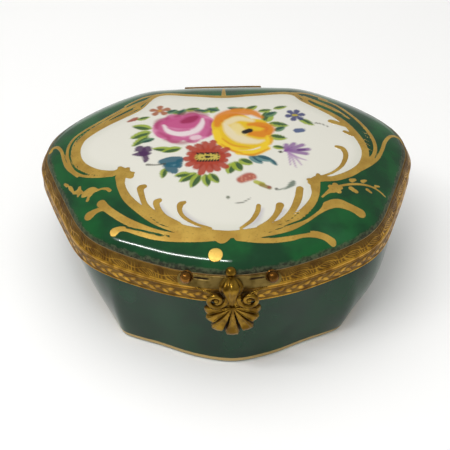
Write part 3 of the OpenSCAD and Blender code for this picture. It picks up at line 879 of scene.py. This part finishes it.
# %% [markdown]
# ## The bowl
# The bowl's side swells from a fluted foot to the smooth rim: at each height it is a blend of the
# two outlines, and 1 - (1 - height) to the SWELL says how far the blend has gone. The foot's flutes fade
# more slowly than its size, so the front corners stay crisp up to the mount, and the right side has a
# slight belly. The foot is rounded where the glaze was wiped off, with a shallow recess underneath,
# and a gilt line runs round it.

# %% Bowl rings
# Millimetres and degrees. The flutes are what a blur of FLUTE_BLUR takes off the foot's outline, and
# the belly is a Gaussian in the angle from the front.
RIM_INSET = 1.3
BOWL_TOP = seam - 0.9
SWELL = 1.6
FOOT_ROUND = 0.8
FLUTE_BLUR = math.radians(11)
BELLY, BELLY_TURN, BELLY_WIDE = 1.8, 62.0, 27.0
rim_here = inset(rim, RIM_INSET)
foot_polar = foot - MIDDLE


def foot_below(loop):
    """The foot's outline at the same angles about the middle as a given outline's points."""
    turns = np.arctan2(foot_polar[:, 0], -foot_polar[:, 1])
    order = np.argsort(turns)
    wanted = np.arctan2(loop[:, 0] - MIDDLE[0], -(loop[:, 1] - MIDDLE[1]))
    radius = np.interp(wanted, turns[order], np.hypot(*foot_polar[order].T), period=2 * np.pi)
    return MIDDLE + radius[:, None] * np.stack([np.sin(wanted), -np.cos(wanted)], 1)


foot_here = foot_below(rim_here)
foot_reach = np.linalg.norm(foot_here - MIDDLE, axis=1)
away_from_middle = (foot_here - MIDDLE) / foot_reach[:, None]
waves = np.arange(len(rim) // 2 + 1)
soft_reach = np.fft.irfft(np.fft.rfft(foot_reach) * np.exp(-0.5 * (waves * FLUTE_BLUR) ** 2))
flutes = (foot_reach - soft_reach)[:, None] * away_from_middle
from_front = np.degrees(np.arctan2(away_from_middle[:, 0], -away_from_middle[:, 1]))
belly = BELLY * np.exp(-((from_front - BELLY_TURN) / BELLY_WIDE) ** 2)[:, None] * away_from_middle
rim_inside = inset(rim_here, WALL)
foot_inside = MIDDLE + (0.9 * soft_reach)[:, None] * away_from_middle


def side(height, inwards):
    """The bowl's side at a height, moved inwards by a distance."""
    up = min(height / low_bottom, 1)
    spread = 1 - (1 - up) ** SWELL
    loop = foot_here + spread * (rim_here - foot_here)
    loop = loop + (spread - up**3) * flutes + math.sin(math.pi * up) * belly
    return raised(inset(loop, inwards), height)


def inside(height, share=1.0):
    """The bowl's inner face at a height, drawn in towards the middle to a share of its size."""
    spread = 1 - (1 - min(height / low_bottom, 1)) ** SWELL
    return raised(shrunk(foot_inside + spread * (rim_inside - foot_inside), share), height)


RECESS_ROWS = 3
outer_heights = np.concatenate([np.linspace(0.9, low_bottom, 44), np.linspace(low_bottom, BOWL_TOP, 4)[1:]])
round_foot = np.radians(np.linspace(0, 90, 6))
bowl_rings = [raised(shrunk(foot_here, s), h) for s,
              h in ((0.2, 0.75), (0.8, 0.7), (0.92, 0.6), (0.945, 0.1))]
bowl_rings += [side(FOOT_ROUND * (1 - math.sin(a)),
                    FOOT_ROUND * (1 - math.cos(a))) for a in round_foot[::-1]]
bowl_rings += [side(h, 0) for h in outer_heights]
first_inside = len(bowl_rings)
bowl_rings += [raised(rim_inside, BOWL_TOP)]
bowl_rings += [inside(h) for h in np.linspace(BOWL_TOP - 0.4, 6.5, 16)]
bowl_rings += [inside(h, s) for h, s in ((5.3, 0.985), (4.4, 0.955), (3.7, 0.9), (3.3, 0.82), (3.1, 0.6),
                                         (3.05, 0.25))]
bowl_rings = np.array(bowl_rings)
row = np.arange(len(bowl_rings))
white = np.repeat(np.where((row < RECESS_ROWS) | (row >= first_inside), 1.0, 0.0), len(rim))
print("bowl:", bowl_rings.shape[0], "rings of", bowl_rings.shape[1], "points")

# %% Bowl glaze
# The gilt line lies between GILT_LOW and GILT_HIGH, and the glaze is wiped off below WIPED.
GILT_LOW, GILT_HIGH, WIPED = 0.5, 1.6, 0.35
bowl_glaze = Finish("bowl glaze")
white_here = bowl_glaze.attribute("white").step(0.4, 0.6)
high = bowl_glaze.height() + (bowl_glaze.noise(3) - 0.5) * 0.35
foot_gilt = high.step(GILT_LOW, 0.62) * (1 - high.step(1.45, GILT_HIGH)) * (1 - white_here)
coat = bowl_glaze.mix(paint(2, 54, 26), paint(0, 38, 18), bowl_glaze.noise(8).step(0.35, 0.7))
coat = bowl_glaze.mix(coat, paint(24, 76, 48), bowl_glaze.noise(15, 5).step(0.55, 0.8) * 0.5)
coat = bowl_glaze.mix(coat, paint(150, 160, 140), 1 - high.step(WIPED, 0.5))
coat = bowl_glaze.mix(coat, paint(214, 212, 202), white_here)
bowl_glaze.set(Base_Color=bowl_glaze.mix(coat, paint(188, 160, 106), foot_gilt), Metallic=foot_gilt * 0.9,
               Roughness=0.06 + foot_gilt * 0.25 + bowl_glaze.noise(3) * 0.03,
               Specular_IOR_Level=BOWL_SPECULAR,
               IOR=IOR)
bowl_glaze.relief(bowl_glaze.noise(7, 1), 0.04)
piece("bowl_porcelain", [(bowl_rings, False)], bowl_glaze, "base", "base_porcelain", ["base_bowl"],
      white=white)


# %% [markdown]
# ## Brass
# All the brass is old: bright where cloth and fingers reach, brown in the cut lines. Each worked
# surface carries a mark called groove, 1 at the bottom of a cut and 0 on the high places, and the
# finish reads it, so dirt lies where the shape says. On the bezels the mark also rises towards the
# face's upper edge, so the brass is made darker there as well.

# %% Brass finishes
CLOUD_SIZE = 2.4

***

### Exercise
Go through the listing above and restate it word for word.

### Full response
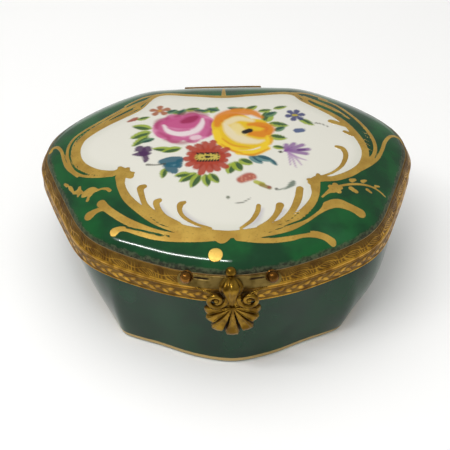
Write part 3 of the OpenSCAD and Blender code for this picture. It picks up at line 879 of scene.py. This part finishes it.
# %% [markdown]
# ## The bowl
# The bowl's side swells from a fluted foot to the smooth rim: at each height it is a blend of the
# two outlines, and 1 - (1 - height) to the SWELL says how far the blend has gone. The foot's flutes fade
# more slowly than its size, so the front corners stay crisp up to the mount, and the right side has a
# slight belly. The foot is rounded where the glaze was wiped off, with a shallow recess underneath,
# and a gilt line runs round it.

# %% Bowl rings
# Millimetres and degrees. The flutes are what a blur of FLUTE_BLUR takes off the foot's outline, and
# the belly is a Gaussian in the angle from the front.
RIM_INSET = 1.3
BOWL_TOP = seam - 0.9
SWELL = 1.6
FOOT_ROUND = 0.8
FLUTE_BLUR = math.radians(11)
BELLY, BELLY_TURN, BELLY_WIDE = 1.8, 62.0, 27.0
rim_here = inset(rim, RIM_INSET)
foot_polar = foot - MIDDLE


def foot_below(loop):
    """The foot's outline at the same angles about the middle as a given outline's points."""
    turns = np.arctan2(foot_polar[:, 0], -foot_polar[:, 1])
    order = np.argsort(turns)
    wanted = np.arctan2(loop[:, 0] - MIDDLE[0], -(loop[:, 1] - MIDDLE[1]))
    radius = np.interp(wanted, turns[order], np.hypot(*foot_polar[order].T), period=2 * np.pi)
    return MIDDLE + radius[:, None] * np.stack([np.sin(wanted), -np.cos(wanted)], 1)


foot_here = foot_below(rim_here)
foot_reach = np.linalg.norm(foot_here - MIDDLE, axis=1)
away_from_middle = (foot_here - MIDDLE) / foot_reach[:, None]
waves = np.arange(len(rim) // 2 + 1)
soft_reach = np.fft.irfft(np.fft.rfft(foot_reach) * np.exp(-0.5 * (waves * FLUTE_BLUR) ** 2))
flutes = (foot_reach - soft_reach)[:, None] * away_from_middle
from_front = np.degrees(np.arctan2(away_from_middle[:, 0], -away_from_middle[:, 1]))
belly = BELLY * np.exp(-((from_front - BELLY_TURN) / BELLY_WIDE) ** 2)[:, None] * away_from_middle
rim_inside = inset(rim_here, WALL)
foot_inside = MIDDLE + (0.9 * soft_reach)[:, None] * away_from_middle


def side(height, inwards):
    """The bowl's side at a height, moved inwards by a distance."""
    up = min(height / low_bottom, 1)
    spread = 1 - (1 - up) ** SWELL
    loop = foot_here + spread * (rim_here - foot_here)
    loop = loop + (spread - up**3) * flutes + math.sin(math.pi * up) * belly
    return raised(inset(loop, inwards), height)


def inside(height, share=1.0):
    """The bowl's inner face at a height, drawn in towards the middle to a share of its size."""
    spread = 1 - (1 - min(height / low_bottom, 1)) ** SWELL
    return raised(shrunk(foot_inside + spread * (rim_inside - foot_inside), share), height)


RECESS_ROWS = 3
outer_heights = np.concatenate([np.linspace(0.9, low_bottom, 44), np.linspace(low_bottom, BOWL_TOP, 4)[1:]])
round_foot = np.radians(np.linspace(0, 90, 6))
bowl_rings = [raised(shrunk(foot_here, s), h) for s,
              h in ((0.2, 0.75), (0.8, 0.7), (0.92, 0.6), (0.945, 0.1))]
bowl_rings += [side(FOOT_ROUND * (1 - math.sin(a)),
                    FOOT_ROUND * (1 - math.cos(a))) for a in round_foot[::-1]]
bowl_rings += [side(h, 0) for h in outer_heights]
first_inside = len(bowl_rings)
bowl_rings += [raised(rim_inside, BOWL_TOP)]
bowl_rings += [inside(h) for h in np.linspace(BOWL_TOP - 0.4, 6.5, 16)]
bowl_rings += [inside(h, s) for h, s in ((5.3, 0.985), (4.4, 0.955), (3.7, 0.9), (3.3, 0.82), (3.1, 0.6),
                                         (3.05, 0.25))]
bowl_rings = np.array(bowl_rings)
row = np.arange(len(bowl_rings))
white = np.repeat(np.where((row < RECESS_ROWS) | (row >= first_inside), 1.0, 0.0), len(rim))
print("bowl:", bowl_rings.shape[0], "rings of", bowl_rings.shape[1], "points")

# %% Bowl glaze
# The gilt line lies between GILT_LOW and GILT_HIGH, and the glaze is wiped off below WIPED.
GILT_LOW, GILT_HIGH, WIPED = 0.5, 1.6, 0.35
bowl_glaze = Finish("bowl glaze")
white_here = bowl_glaze.attribute("white").step(0.4, 0.6)
high = bowl_glaze.height() + (bowl_glaze.noise(3) - 0.5) * 0.35
foot_gilt = high.step(GILT_LOW, 0.62) * (1 - high.step(1.45, GILT_HIGH)) * (1 - white_here)
coat = bowl_glaze.mix(paint(2, 54, 26), paint(0, 38, 18), bowl_glaze.noise(8).step(0.35, 0.7))
coat = bowl_glaze.mix(coat, paint(24, 76, 48), bowl_glaze.noise(15, 5).step(0.55, 0.8) * 0.5)
coat = bowl_glaze.mix(coat, paint(150, 160, 140), 1 - high.step(WIPED, 0.5))
coat = bowl_glaze.mix(coat, paint(214, 212, 202), white_here)
bowl_glaze.set(Base_Color=bowl_glaze.mix(coat, paint(188, 160, 106), foot_gilt), Metallic=foot_gilt * 0.9,
               Roughness=0.06 + foot_gilt * 0.25 + bowl_glaze.noise(3) * 0.03,
               Specular_IOR_Level=BOWL_SPECULAR,
               IOR=IOR)
bowl_glaze.relief(bowl_glaze.noise(7, 1), 0.04)
piece("bowl_porcelain", [(bowl_rings, False)], bowl_glaze, "base", "base_porcelain", ["base_bowl"],
      white=white)


# %% [markdown]
# ## Brass
# All the brass is old: bright where cloth and fingers reach, brown in the cut lines. Each worked
# surface carries a mark called groove, 1 at the bottom of a cut and 0 on the high places, and the
# finish reads it, so dirt lies where the shape says. On the bezels the mark also rises towards the
# face's upper edge, so the brass is made darker there as well.

# %% Brass finishes
CLOUD_SIZE = 2.4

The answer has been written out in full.